Internet Archive’s Repository Collects Thousands of Books [NYT] – Digital technology allows rapid content creation, and creates interesting archiving challenges. First all the digital data was worth preserving. Then digital was a method to archive the physical world. Now we’re going all-in and trying to archive the physical world itself. Seems like a setup for a Steven Wright joke (didn’t he describe his full-scale map of the US and the problems he had folding it?).

“We want to collect one copy of every book,” said Brewster Kahle, who has spent $3 million to buy and operate this repository situated just north of San Francisco. “You can never tell what is going to paint the portrait of a culture.” As society embraces all forms of digital entertainment, this latter-day Noah is looking the other way. A Silicon Valley entrepreneur who made his fortune selling a data-mining company to Amazon.com in 1999, Mr.

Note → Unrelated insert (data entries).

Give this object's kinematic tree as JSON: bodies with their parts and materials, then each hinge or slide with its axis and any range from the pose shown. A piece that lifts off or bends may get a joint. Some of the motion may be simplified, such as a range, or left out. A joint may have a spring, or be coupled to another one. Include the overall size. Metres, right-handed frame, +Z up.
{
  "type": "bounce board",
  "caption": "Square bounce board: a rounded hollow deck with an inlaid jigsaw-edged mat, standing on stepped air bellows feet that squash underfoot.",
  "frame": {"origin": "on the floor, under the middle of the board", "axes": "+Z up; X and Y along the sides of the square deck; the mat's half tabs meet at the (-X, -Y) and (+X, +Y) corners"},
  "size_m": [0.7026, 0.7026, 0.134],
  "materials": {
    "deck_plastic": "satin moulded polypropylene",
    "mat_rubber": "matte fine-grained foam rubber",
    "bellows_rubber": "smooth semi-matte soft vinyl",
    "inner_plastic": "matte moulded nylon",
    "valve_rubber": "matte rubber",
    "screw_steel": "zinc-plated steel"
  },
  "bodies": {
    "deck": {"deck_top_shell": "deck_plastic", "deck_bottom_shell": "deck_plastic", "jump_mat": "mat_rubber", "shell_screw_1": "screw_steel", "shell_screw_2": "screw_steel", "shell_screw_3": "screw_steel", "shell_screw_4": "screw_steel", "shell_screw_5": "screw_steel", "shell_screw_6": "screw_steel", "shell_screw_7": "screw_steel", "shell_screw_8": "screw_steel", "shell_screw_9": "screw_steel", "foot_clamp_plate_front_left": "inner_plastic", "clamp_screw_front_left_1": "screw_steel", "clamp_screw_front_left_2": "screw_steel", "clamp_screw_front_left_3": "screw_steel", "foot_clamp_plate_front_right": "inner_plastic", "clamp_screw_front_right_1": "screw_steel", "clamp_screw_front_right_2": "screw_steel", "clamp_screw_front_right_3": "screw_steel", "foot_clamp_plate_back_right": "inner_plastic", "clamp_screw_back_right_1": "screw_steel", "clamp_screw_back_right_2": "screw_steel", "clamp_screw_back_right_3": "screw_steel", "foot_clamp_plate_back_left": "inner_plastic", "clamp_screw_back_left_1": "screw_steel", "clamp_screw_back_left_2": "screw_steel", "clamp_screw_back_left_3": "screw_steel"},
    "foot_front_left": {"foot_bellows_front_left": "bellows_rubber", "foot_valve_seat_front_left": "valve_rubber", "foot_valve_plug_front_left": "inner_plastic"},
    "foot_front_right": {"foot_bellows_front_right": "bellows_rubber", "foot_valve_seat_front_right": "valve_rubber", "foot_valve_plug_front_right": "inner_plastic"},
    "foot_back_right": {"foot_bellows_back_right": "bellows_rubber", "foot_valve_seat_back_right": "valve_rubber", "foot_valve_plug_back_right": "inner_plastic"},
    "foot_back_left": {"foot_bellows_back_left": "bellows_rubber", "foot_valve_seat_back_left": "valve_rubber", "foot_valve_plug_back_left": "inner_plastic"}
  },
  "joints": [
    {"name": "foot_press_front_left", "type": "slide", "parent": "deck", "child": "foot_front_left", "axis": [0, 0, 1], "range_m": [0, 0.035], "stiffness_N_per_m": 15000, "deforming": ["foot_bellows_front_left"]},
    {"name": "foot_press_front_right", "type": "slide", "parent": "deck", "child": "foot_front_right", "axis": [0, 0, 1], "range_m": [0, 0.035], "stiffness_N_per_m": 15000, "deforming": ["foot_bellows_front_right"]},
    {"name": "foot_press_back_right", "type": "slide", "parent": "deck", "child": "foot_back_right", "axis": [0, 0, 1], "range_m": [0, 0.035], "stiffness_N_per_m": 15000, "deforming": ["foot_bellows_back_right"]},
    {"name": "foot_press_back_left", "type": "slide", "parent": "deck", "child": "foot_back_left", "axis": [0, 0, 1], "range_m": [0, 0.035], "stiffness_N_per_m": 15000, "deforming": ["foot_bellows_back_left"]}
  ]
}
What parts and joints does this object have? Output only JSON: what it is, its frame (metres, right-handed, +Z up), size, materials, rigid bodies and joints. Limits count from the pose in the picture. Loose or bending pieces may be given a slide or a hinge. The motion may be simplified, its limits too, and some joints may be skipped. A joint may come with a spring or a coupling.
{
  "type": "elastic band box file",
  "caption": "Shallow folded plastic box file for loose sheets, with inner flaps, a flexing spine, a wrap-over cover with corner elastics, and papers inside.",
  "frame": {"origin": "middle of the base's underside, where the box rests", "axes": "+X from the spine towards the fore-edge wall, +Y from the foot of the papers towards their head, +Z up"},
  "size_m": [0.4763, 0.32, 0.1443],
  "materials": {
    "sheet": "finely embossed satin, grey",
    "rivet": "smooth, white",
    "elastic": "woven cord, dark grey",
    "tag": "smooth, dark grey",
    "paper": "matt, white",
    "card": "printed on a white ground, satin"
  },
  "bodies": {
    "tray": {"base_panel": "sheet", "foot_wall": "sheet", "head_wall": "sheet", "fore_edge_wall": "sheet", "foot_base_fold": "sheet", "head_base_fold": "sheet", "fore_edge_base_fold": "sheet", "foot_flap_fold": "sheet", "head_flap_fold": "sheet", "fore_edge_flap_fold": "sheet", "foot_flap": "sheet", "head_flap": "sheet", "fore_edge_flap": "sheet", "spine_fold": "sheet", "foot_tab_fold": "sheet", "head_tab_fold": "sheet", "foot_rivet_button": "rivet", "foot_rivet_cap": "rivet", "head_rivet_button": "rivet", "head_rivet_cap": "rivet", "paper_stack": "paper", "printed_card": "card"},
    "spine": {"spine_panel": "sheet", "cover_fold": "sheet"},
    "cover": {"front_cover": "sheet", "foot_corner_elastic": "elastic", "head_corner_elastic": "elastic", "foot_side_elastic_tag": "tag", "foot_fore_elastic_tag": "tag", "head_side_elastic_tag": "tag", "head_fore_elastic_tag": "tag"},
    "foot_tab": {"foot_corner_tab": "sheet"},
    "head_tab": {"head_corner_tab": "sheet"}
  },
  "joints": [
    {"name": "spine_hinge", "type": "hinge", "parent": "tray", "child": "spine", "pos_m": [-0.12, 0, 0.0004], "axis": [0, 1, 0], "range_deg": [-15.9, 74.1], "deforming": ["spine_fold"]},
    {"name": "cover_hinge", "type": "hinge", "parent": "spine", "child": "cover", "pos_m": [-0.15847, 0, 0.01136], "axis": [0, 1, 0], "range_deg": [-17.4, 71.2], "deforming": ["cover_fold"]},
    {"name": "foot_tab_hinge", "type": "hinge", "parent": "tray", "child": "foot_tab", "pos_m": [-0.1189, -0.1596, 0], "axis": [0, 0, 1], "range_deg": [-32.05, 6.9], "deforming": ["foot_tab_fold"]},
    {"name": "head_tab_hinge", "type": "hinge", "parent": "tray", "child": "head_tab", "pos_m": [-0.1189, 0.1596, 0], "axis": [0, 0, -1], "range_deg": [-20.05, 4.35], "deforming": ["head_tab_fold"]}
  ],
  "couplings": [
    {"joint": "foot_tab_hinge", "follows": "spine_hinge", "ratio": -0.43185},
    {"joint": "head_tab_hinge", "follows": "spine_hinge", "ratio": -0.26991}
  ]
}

Kahle founded and runs the Internet Archive, a nonprofit organization devoted to preserving Web pages – 150 billion so far – and making texts more widely available. But even though he started his archiving in the digital realm, he now wants to save physical texts, too. “We must keep the past even as we’re inventing a new future,” he said. “If the Library of Alexandria had made a copy of every book and sent it to India or China, we’d have the other works of Aristotle, the other plays of Euripides. One copy in one institution is not good enough.” Mr. Kahle had the idea for the physical archive while working on the Internet Archive, which has digitized two million books. With a deep dedication to traditional printing – one of his sons is named Caslon, after the 18th-century type designer – he abhorred the notion of throwing out a book once it had been scanned. The volume that yielded the digital copy was special. And perhaps essential. What if, for example, digitization improves and we need to copy the books again?

Myq Kaplan Gives Birth to a Stand-Up Joke [NYT] – The prototype/test-with-users/iterate process of designing a joke.

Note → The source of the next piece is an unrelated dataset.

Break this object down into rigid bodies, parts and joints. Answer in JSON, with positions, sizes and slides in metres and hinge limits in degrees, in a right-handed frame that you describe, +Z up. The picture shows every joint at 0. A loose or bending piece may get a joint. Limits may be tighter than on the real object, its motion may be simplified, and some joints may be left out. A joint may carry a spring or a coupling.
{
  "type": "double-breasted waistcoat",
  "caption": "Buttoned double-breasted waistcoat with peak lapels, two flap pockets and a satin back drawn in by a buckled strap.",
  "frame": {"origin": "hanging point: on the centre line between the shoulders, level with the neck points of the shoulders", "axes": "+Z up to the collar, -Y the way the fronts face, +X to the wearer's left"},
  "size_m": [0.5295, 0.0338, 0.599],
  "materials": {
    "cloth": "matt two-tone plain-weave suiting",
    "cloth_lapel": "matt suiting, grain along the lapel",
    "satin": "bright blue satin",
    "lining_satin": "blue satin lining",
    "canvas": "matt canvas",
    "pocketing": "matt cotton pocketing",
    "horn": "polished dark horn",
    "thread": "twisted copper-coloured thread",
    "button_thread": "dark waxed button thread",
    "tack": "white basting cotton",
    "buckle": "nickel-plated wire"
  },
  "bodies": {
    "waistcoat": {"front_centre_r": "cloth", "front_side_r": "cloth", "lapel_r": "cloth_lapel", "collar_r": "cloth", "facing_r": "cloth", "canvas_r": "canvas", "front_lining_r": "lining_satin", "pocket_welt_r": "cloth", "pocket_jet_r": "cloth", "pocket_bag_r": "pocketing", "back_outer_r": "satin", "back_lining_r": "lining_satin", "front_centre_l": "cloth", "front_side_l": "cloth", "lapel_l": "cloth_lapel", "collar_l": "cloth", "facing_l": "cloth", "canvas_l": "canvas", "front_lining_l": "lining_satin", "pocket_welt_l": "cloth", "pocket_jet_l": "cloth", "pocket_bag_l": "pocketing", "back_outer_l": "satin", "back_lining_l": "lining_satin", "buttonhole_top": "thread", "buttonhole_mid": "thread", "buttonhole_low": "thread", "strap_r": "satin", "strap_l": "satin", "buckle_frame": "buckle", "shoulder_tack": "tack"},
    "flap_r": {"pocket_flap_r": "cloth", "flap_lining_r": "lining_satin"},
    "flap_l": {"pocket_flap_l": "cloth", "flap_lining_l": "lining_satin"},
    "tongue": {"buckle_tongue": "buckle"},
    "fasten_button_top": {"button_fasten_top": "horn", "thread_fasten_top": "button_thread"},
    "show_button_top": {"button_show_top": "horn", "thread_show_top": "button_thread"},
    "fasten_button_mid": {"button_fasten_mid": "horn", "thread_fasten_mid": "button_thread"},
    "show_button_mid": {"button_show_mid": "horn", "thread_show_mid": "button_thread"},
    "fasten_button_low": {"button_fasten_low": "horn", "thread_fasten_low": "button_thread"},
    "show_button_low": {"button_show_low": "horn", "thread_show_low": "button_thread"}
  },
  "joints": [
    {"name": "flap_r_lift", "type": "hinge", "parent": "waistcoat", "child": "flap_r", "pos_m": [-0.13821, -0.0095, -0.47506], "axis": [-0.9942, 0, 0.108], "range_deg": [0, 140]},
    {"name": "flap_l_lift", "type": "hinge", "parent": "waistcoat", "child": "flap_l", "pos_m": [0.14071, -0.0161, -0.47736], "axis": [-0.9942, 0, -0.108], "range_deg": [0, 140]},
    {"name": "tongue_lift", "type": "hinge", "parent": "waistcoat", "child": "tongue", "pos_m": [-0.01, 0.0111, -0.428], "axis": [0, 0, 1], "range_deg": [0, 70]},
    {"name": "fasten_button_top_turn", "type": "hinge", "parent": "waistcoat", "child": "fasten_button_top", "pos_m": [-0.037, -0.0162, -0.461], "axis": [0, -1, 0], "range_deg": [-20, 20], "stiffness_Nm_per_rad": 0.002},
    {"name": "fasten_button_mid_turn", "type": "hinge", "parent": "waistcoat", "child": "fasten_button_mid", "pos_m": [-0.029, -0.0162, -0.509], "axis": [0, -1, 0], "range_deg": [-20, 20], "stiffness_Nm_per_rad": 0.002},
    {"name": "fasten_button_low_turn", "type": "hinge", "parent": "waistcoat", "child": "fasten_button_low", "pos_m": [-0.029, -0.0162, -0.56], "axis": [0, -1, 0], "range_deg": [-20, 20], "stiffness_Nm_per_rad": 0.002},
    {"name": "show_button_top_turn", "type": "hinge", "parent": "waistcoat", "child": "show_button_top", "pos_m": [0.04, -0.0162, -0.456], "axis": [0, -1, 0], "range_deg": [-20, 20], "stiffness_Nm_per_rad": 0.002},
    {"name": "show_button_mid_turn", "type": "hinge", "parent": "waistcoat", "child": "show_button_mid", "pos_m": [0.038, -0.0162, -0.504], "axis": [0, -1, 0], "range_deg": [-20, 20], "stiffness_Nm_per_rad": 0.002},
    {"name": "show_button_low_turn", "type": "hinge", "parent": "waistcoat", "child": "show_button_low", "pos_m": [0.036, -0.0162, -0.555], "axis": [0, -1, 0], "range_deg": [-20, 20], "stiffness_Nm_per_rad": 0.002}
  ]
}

The first week is arguably the most creative in the life of a joke. For Mr. Kaplan it’s all about generating ideas. What could explain this jacket convention? Maybe, he speculated, jackets were once very cheap and, as he would later say onstage, “men wore seven coats out, hoping it wasn’t an eight-puddle day.” He also decided that the modern equivalent was leaving the toilet seat down. All these ideas were transformed into jokes as the bit expanded. Setups shrank. Punch lines multiplied. The jacket over the puddle soon became one of several examples of chivalry that began with his pantomiming opening a door after asking the audience: “Does it detract from chivalry if, when opening a car door for a lady, I say, ‘Chivaaalry!'” He dragged out the last word in the self-satisfied voice of a magician introducing his assistant. A coarse joke about chivalry during sex replaced the homeless-man line. By early January Mr. Kaplan’s rhythm became more assured and moseying, lingering on pauses, finding extra laughs between punch lines. His typical stage pose – leaning back, his free hand placed gently on his stomach as if he were pregnant – became looser, adding touches of showmanship. It didn’t matter where he performed (clubs, restaurants, even a hostel), chivalry always worked. The focus now was on getting the right laughs. It was important, he thought, to get a big one right at the start with his car-door opening, and in paring it down, he turned a question (“Does it detract from chivalry…”) into a statement. Later, he brought back the question. Laughter marginally improved.

ChittahChattah Quickies

  • [from steve_portigal] book lovers never go to bed alone – [A Tumblr blog consisting only of photos of bookshelves, from homes and bookstores. Why? Because they can.]
  • [from steve_portigal] Ideal Bookshelf – [More examples of books as a identity system] This is an ongoing project called "Ideal Bookshelf". I paint sets of books as a form of portraiture: a person's favorites (of all time, within a genre or from a particular period in their lives); the ones that helped make them who they are today. We show off our books on shelves like merit badges (the ones not on our Kindle, at least), because we're proud of the ideas we've ingested to make us who we are, as we should be. The spine of a book is a sort of code for the giant cloud of ideas the author included within it. Just ten of them together on a sheet of paper tells the story of the mind that picked them in a way that is easily digestible but allows for endless study. We also display our books hoping to connect with others. When I paint someone else's bookshelf and they have the same book I do, it instantly makes me happy.
  • [from steve_portigal] Mr. Peanut’s New Look? Planters Went Old School [NYTimes.com] – Mr. Peanut is getting a voice as part of efforts to revitalize the character and brand for contemporary consumers. [Also] a new look, meant to give him a more authentic appearance by evoking designs of the character from the 30s & 40s. He is now brown, rather than yellow, and sports a gray flannel suit…Nostalgia is not what it used to be, particularly when it comes to younger consumers, so the goal is to be perceived not as old-fashioned but rather as old-school ­ from an earlier era and worthy of respect…Mr. Levine hastened to reassure fans that “he’s still Mr. Peanut, with the top hat and monocle and cane….We’re taking him back to his roots.” In addition to getting a voice, Mr. Peanut has a new sidekick. Mr. Peanut’s buddy is named Benson, shorter than Mr. Peanut ­ one nut in his shell rather than two. “Benson is quite enamored of Mr. Peanut,” Mr. Levine said, but they are, as the saying goes, just friends. Benson does not live in Mr. Peanut’s house, Mr. Wixom said.
  • [from steve_portigal] White poppies banned from P.E.I. market [CBC News] – [Disruption – whether innovative or not – starts with ideas. The poppy itself is not harmful or otherwise objectionable, but the idea it – arbitrarily, mind you – represents is transgressive enough that the establishment reacts as only the establishment can – by banning the representation of that idea. I assume, for further irony, that these are plastic poppies, not "real" poppies. The power of symbols!] The Charlottetown Farmers Market turned away people selling white poppies on Sunday for Remembrance Day. Volunteers with the Island Peace Committee had arranged to hand out the controversial poppies at the farmers market for the second consecutive week. Committee members say the alternative poppies stand for peace and are also to remember civilians who die in war. The white poppies have drawn an angry response from the Royal Canadian Legion, saying they detract from the original red poppy…For now, people will have to contact the Island Peace Committee directly to get a white poppy.